It took the Seattle-based singer-songwriter Ben Fisher just 15 minutes to write the first of the resonant songs on his new album, “Does the Land Remember Me?” In an interview with JewishBoston, Fisher recalled that he was on vacation in Japan in 2014 when the song “The Shell Lottery,” about the founding of Tel Aviv, came to him. The story—part myth, part history—is about the first Tel Aviv homesteaders. Living in Jaffa, they met on the beach with 60 dark shells and 60 lighter shells in hand. They wrote out each family’s name on a dark shell and a number on the lighter shells, and matched families to plots. “That was the beginning of the bustling metropolis of Tel Aviv,” he said. “It’s a great example of Israeli ingenuity and practicality.”

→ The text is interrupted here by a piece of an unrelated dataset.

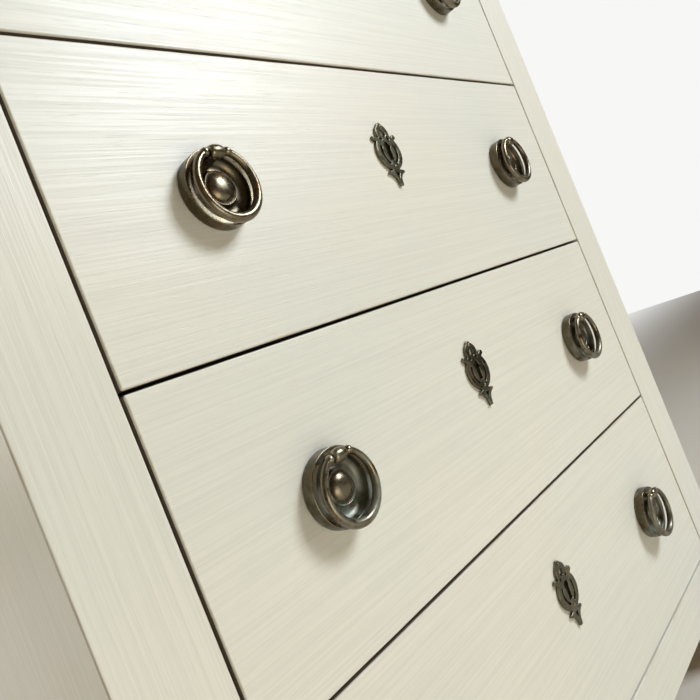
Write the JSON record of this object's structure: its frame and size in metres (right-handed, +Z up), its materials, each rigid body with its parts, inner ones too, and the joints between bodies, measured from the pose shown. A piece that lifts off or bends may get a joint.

History is important to the 26-year-old musician. He majored in Middle Eastern studies and Arabic at the University of Washington and made his first trip to Israel soon after college. “I had this black hole when it came to Israel,” Fisher said. “I knew so much about the Lebanese Civil War and Sufi poetry. I was fluent in Arabic, but I didn’t know anything about Israel.” Fisher said he was brought up in a Reform household, but his parents were “bacon-eating Jews who went to synagogue only on the High Holidays.” His Jewish education didn’t sink in until he read books by Martin Gilbert, Daniel Gordis and Yossi Klein Halevi. Those works inspired him to take another trip to Israel. Five months later, he moved to Jerusalem.
Fisher chose to live in Jerusalem over Tel Aviv. “Tel Aviv could be anywhere,” he said. “It’s a great cultural scene, but it’s 100 years old. It doesn’t have the roots Jerusalem has. Jerusalem’s history fascinates me.” When he first arrived, Fisher spent several months immersing himself in Hebrew and tending bar on the side. He then worked at The Jerusalem Post as a writer and editor. He eventually moved to an apartment in an area he described as “the seam” between East and West Jerusalem. “I loved living on the seam,” he said. “But I also lived there when lone-wolf terrorist attacks were happening in Jerusalem. There were attacks near the light rail and the Damascus Gate. I regularly heard gunshots. There is a song on the album called ‘Horses and Helpers’ about that time. The liner notes to the album talk about the gunshots from terrorist attacks and the dead terrorists you see in the public park next to the walls of the Old City, or the reason you’re late to work because a car plowed into your stop on the light rail.”
Fisher said he intended to write songs from different perspectives. “There are 17 songs on the album with six distinct perspectives,” he said. “I don’t agree with all of the viewpoints. [The album] is meant to be a crash course in Israeli history. For example, there are two songs about the ‘48 war. In one, a Palestinian man flees from his home, and in another an Israeli soldier talks about winning the war. There’s also another song from the point of view of a settler on the West Bank.”
Fisher explained that “Does the Land Remember Me?” is a concept album in the vein of one of his folk music heroes Sufjan Stevens’ cult classic records “Illinois” and “Michigan.” Stevens intended to record albums about each of the 50 states, but only made it as far as Illinois and Michigan. Similarly, writing the “Shell Lottery” resonated with Fisher, and he went on to write songs about various eras and key moments in Israeli history. There are songs recalling the history of Masada, songs about terrorist attacks and even a song about Ilan Ramon, the first Israeli astronaut to go to space, who was killed in the Columbia mission in 2003. “Israel has so many layers to it,” Fisher said. “I want to get kids interested in the country. I want them to have a stake in Israel and have a stake in what is going on there. I want the album to have the effect that ‘Hamilton’ has had, in that it got people interested in the American Revolution.”
When Fisher’s album made it into the studio, it went through an unexpected evolution. He asked another one of his folk music heroes, Damien Jurado, to produce “Does the Land Remember Me?” Fisher’s intent was to play folk, acoustic guitar renditions of the songs he wrote. He said Jurado interrupted him during the recording and gave him the bad news that Fisher was making the wrong album. “Damien wanted a different sound, which had me playing the piano,” he said. “I had to take a walk around the block to think about that. When I came back, I knew he was right, so we scrapped everything we had done and did it on the piano. It was totally different than what I was expecting, but Damien was right.”
Fisher is still working on East Coast tour dates. He often thinks about returning to Israel but isn’t sure how he would make a living there. However, he fondly remembers his former neighborhood on the seam of Jerusalem. “One thing about living on the seam was the way things quieted down on Friday afternoons,” he said. “Shabbat was coming, and the Arabs were returning home from prayers at the mosque. There was something calming about that twilight time. You don’t see anything in the world like the way Jerusalem stops for Shabbat.”